### DIRECTIONS FOR THIS TASK
Exactly reproduce each entry, leaving out nothing.

[Stored records]
::::
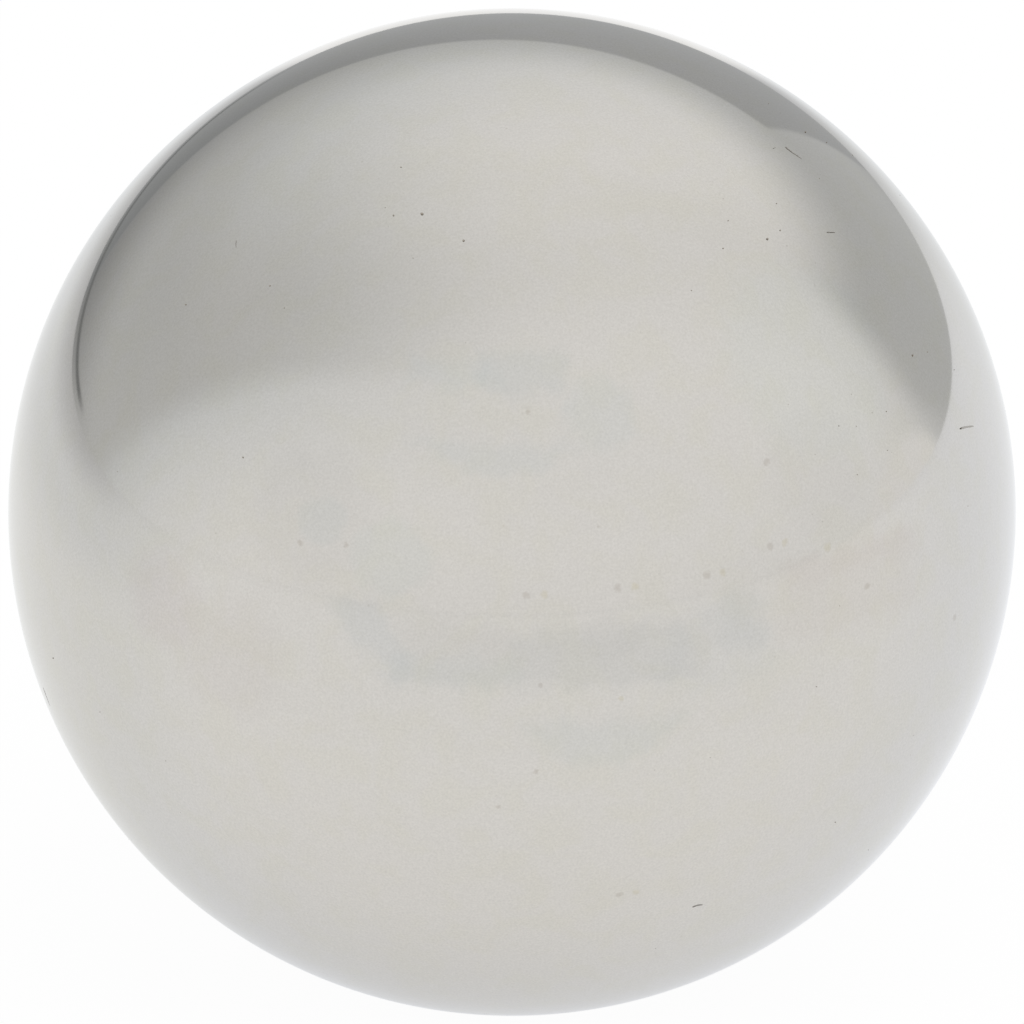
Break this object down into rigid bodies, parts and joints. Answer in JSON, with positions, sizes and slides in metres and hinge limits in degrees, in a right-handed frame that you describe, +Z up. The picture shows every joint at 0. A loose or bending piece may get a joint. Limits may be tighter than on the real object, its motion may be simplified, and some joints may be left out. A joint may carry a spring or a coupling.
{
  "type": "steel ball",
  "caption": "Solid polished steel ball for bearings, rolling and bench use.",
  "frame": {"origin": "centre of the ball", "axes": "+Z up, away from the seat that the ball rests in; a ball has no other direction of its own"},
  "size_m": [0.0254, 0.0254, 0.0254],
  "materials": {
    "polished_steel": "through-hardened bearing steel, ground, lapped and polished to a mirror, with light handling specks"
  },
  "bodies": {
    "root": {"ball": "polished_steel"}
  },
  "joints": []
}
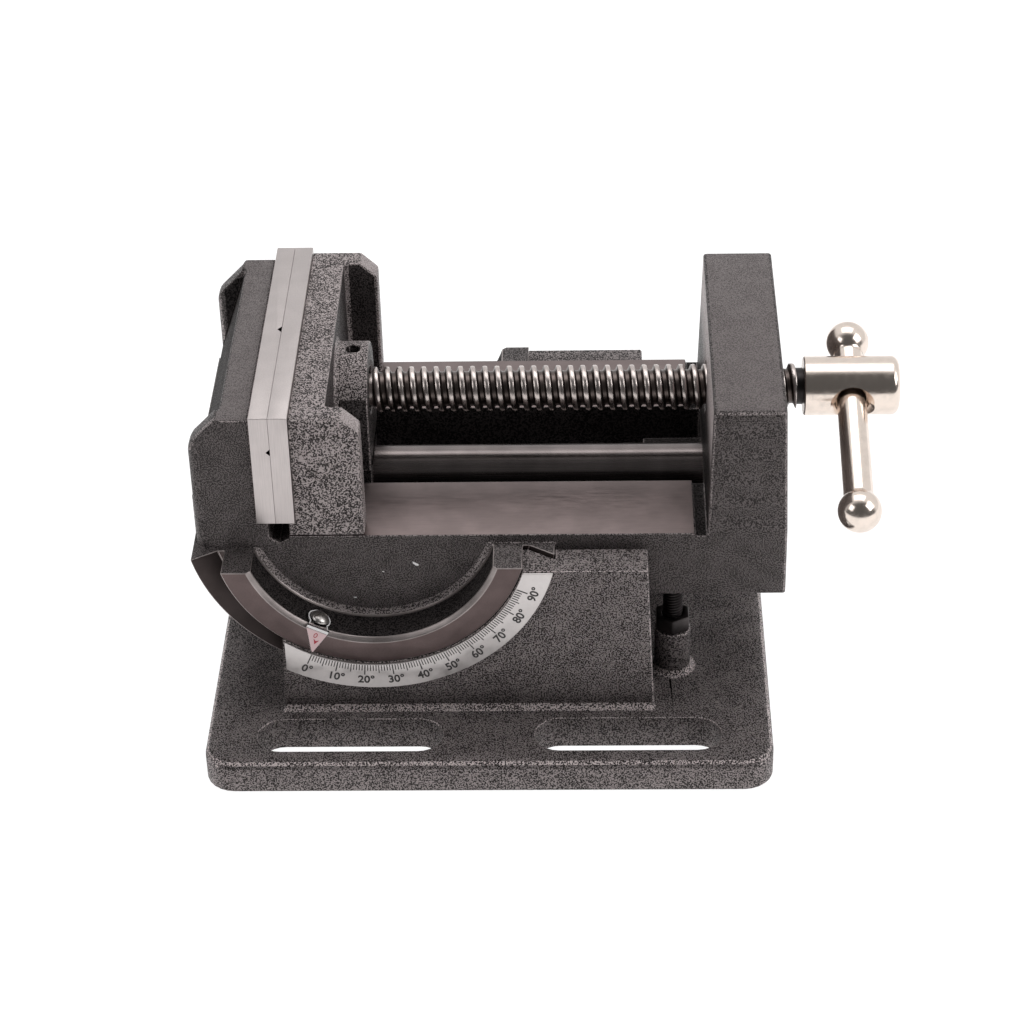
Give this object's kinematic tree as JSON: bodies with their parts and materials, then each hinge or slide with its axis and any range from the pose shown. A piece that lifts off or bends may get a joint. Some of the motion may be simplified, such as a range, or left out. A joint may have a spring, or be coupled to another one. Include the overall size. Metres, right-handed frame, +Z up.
::::
### RESPONSE TO THE TASK
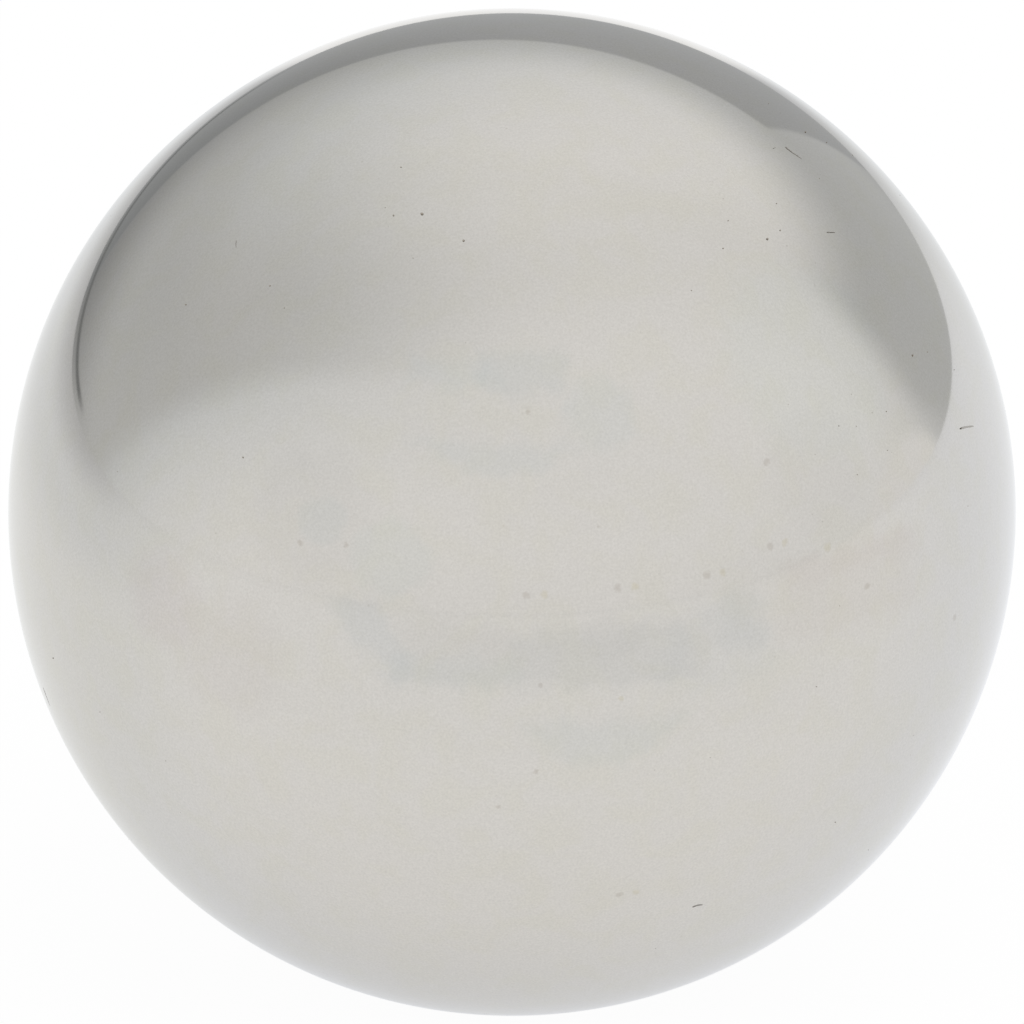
Break this object down into rigid bodies, parts and joints. Answer in JSON, with positions, sizes and slides in metres and hinge limits in degrees, in a right-handed frame that you describe, +Z up. The picture shows every joint at 0. A loose or bending piece may get a joint. Limits may be tighter than on the real object, its motion may be simplified, and some joints may be left out. A joint may carry a spring or a coupling.
{
  "type": "steel ball",
  "caption": "Solid polished steel ball for bearings, rolling and bench use.",
  "frame": {"origin": "centre of the ball", "axes": "+Z up, away from the seat that the ball rests in; a ball has no other direction of its own"},
  "size_m": [0.0254, 0.0254, 0.0254],
  "materials": {
    "polished_steel": "through-hardened bearing steel, ground, lapped and polished to a mirror, with light handling specks"
  },
  "bodies": {
    "root": {"ball": "polished_steel"}
  },
  "joints": []
}
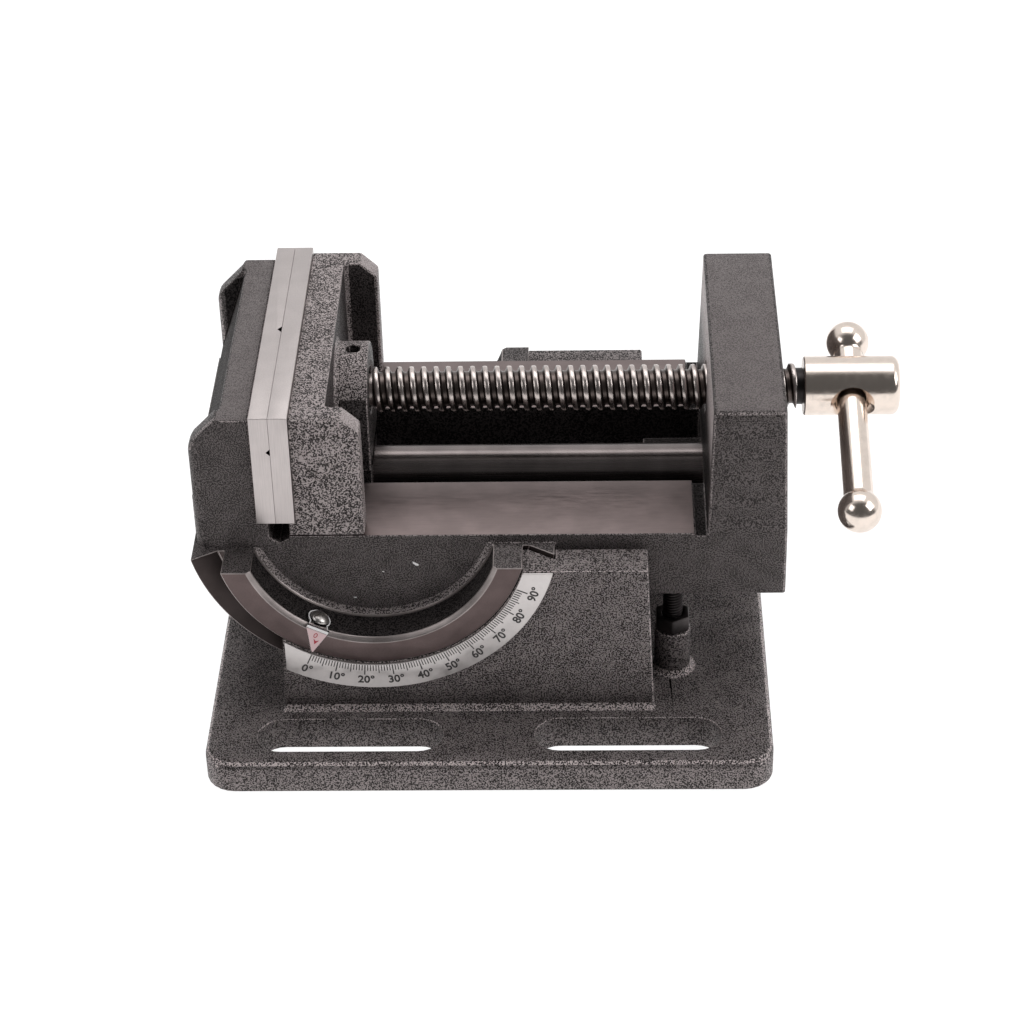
Give this object's kinematic tree as JSON: bodies with their parts and materials, then each hinge or slide with its axis and any range from the pose shown. A piece that lifts off or bends may get a joint. Some of the motion may be simplified, such as a range, or left out. A joint may have a spring, or be coupled to another one. Include the overall size. Metres, right-handed frame, +Z up.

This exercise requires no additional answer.